The lines below are to be quoted exactly, from the first through the one that contains "c in box.location])".
════════════════════
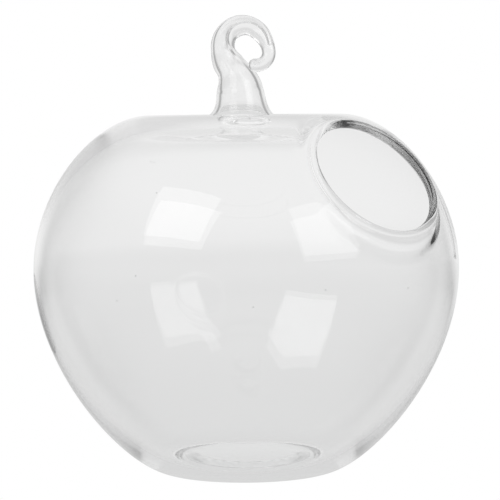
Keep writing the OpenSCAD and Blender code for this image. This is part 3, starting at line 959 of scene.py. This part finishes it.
def soft_box(name, azimuth, elevation, width, tall, glow):
    light = bpy.data.lights.new(name, "AREA")
    light.shape = "RECTANGLE"
    light.size, light.size_y = width, tall
    # this power gives the face of the light the brightness glow
    light.energy = glow * math.pi * width * tall
    made = bpy.data.objects.new(name, light)
    bpy.context.scene.collection.objects.link(made)
    a, e = math.radians(azimuth), math.radians(elevation)
    way = Vector((math.cos(a) * math.cos(e), math.sin(a) * math.cos(e), math.sin(e)))
    made.location = way * BOX_DISTANCE + Vector((0, 0, BOX_AIM_H))
    made.rotation_euler = way.to_track_quat("Z", "Y").to_euler()
    made.visible_camera = False
    return made


left_box = soft_box("left_soft_box", azimuth=-132, elevation=38.8, width=0.80, tall=0.72, glow=1.4)
right_box = soft_box("right_soft_box", azimuth=-44.5, elevation=29, width=0.76, tall=0.76, glow=1.15)
for box in (left_box, right_box):
    print(box.name, "at", [round(c, 2) for c in box.location])

# %% Camera
EYE = (0.0, -0.620, 0.104)
LOOK_DOWN, ROLL = math.radians(3.841), math.radians(0.54)
FOCAL_PIXELS, SIDE_PIXELS, SHIFT_PIXELS = 2196.6, 500, 3.9
SENSOR = 36
forward = Vector((0, math.cos(LOOK_DOWN), -math.sin(LOOK_DOWN)))
level = Vector((1, 0, 0))
upright = Vector((0, math.sin(LOOK_DOWN), math.cos(LOOK_DOWN)))
right = level * math.cos(ROLL) - upright * math.sin(ROLL)
top = upright * math.cos(ROLL) + level * math.sin(ROLL)
camera = bpy.data.objects.new("camera", bpy.data.cameras.new("camera"))
bpy.context.scene.collection.objects.link(camera)
camera.data.sensor_width = SENSOR
camera.data.lens = SENSOR * FOCAL_PIXELS / SIDE_PIXELS
camera.data.shift_x = SHIFT_PIXELS / SIDE_PIXELS
camera.data.clip_start = 0.01
camera.matrix_world = Matrix.Translation(EYE) @ Matrix(
    [[right[k], top[k], -forward[k]] for k in range(3)]).to_4x4()
bpy.context.scene.camera = camera
print("camera lens:", round(camera.data.lens, 1), "mm")

# %% [markdown]
# ## Long ways of light
# Inside a glass wall, light is thrown to and fro between the skins and may come out far from
# where it went in. A ray that is cut off on the way leaves a black band at the shoulder and in
# the lip, so a ray may bounce very often here. The colours are shown as they are, with no film
# look on top.

# %% Picture settings
BOUNCES = 128
view = bpy.context.scene.view_settings
view.view_transform = "Standard"
view.look = "None"
paths = bpy.context.scene.cycles
paths.max_bounces = BOUNCES
paths.transmission_bounces = BOUNCES
paths.glossy_bounces = BOUNCES
paths.use_denoising = True
print("bounces:", BOUNCES)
════════════════════
• RESULT FOR THIS EXERCISE:
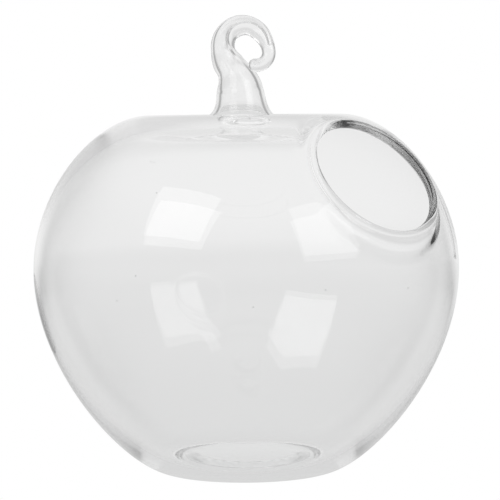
Keep writing the OpenSCAD and Blender code for this image. This is part 3, starting at line 959 of scene.py. This part finishes it.
def soft_box(name, azimuth, elevation, width, tall, glow):
    light = bpy.data.lights.new(name, "AREA")
    light.shape = "RECTANGLE"
    light.size, light.size_y = width, tall
    # this power gives the face of the light the brightness glow
    light.energy = glow * math.pi * width * tall
    made = bpy.data.objects.new(name, light)
    bpy.context.scene.collection.objects.link(made)
    a, e = math.radians(azimuth), math.radians(elevation)
    way = Vector((math.cos(a) * math.cos(e), math.sin(a) * math.cos(e), math.sin(e)))
    made.location = way * BOX_DISTANCE + Vector((0, 0, BOX_AIM_H))
    made.rotation_euler = way.to_track_quat("Z", "Y").to_euler()
    made.visible_camera = False
    return made


left_box = soft_box("left_soft_box", azimuth=-132, elevation=38.8, width=0.80, tall=0.72, glow=1.4)
right_box = soft_box("right_soft_box", azimuth=-44.5, elevation=29, width=0.76, tall=0.76, glow=1.15)
for box in (left_box, right_box):
    print(box.name, "at", [round(c, 2) for c in box.location])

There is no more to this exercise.